Banyak orang mungkin bersebrangan paham dengan saya dan bergabung dengan teori spunikmusic.com. Bagaimana fenomenalnya album debut mereka disusul dengan "Strange Days" sembilan bulan kemudian - dengan artwork cover yang menurut saya one of the best artwork have ever seen - sangat sulit untuk dikalahkan album - album berikutnya. 

"The Soft Parade" dirilis di tahun 1969 di mana nama The Doors sudah digilai jutaan fansnya dan tentunya menjadi hal yang lazim bagi seorang idola di masa puncak karirnya, hidup berantakan ala rock n' roll. Tak perlu diceritakan kembali dua buah konser kontroversial mengawali perjalanan menuju album ini. Gonta-ganti wanita dan bermacam substans mewarnai hidup sang vokalis. Alhasil, proses rekaman untuk album ini menghabiskan waktu 11 bulan.

Sebelas bulan kemudian sembilan buah lagu dijagokan Paul Rothchild untuk menembus pasar dunia.  Sungguh ironi apa yang mereka alami dengan karya yang mereka hasilkan membuat saya gatal untuk berpikir "Apa yang ada di otak mereka, terutama Jim, untuk memasukkan unsur orkestra yang cukup mendominasi?". Orkestra yang begitu identik akan keteraturan di tengah kehidupan yang sudah seperti kapal pecah. Saya tak dapat berhipotesa dan hanya bisa terkesima menikmati hasil karya mereka satu per satu.


"Tell All The People" dibawakan begitu berwibawa dan megah membuat lupa akan sosok arogan Jim Morrison yang dibangun melalui liriknya. Disusul hit single "Touch Me" begitu klimaks dengan outro tiba-tiba "Stronger than dirt". Terasanya dominasi Ray Manzarek yang berkurang digantikan oleh kekuatan magis string Robby Krieger juga merupakan salah satu hal menarik pada album ini.
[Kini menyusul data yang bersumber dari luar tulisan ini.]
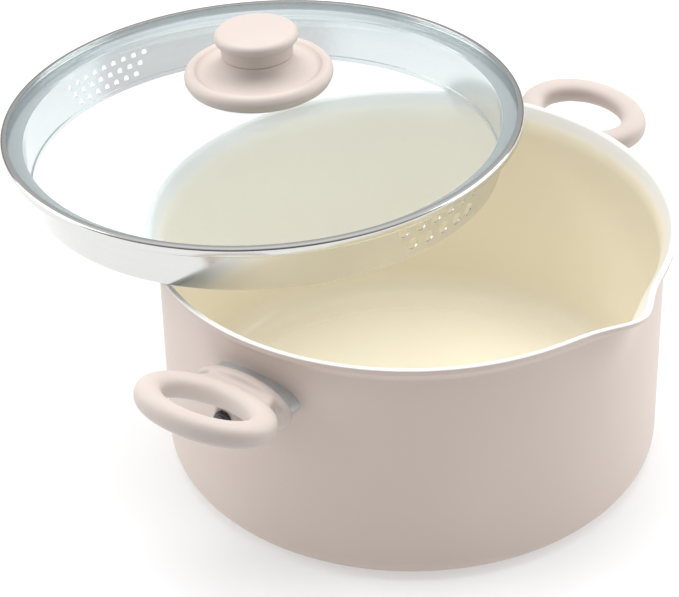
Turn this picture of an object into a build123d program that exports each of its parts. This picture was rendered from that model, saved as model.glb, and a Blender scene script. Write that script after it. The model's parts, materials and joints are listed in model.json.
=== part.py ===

Begitu menanjak sesuai urutan; dari petikan apik nan seksi Krieger pada "Easy Ride", riff "Wild Child" yang membuat Manzarek tunduk, dan "Runnin Blue" yang menampilkan potongan bluegrass memaksa bantuan permainan mandolin oleh Jesse McReynolds di tengah lagu begitu padu dengan orkestra yang indah. "Wishful Sinful" dengan bentangan vokal bariton Jim Morrison mengalun membantu menenangkan pendengar sebelum diserang oleh karya penutup.

Tembang epik berdurasi delapan menit dimulai dengan monolog liar dan isi lirik sureal yang entah apa maksudnya perlu ditanyakan langsung pada mendiang Jim Morrison. Namun bagaimana bagian demi bagian terbangun begitu indah dengan transisi yang menawan membuat saya setuju akan ucapan terbata-bata Jim di tengah lagu "This is the best part of the trip, this is the trip, the, best part, I really like". Sebuah seksi beridiom floral merayap masuk mengakhiri seksi akustik sebelum berjanjut ke vokal rangkap Jim Morrison yang membuat ia layaknya benar-benar sedang memimpin sebuah parade. Kembali mengingatkan akan lirik penegasan track pertama album ini "Follow me down". 

Sebuah album yang tidak seburuk apa kata orang. Banyak fans yang merasa kehilangan identitas The Doors di album ini dan menganggap mereka bukan The Doors. Namun coba sadari inilah mereka dan saya tegaskan inilah sisi lain kreativitas The Doors!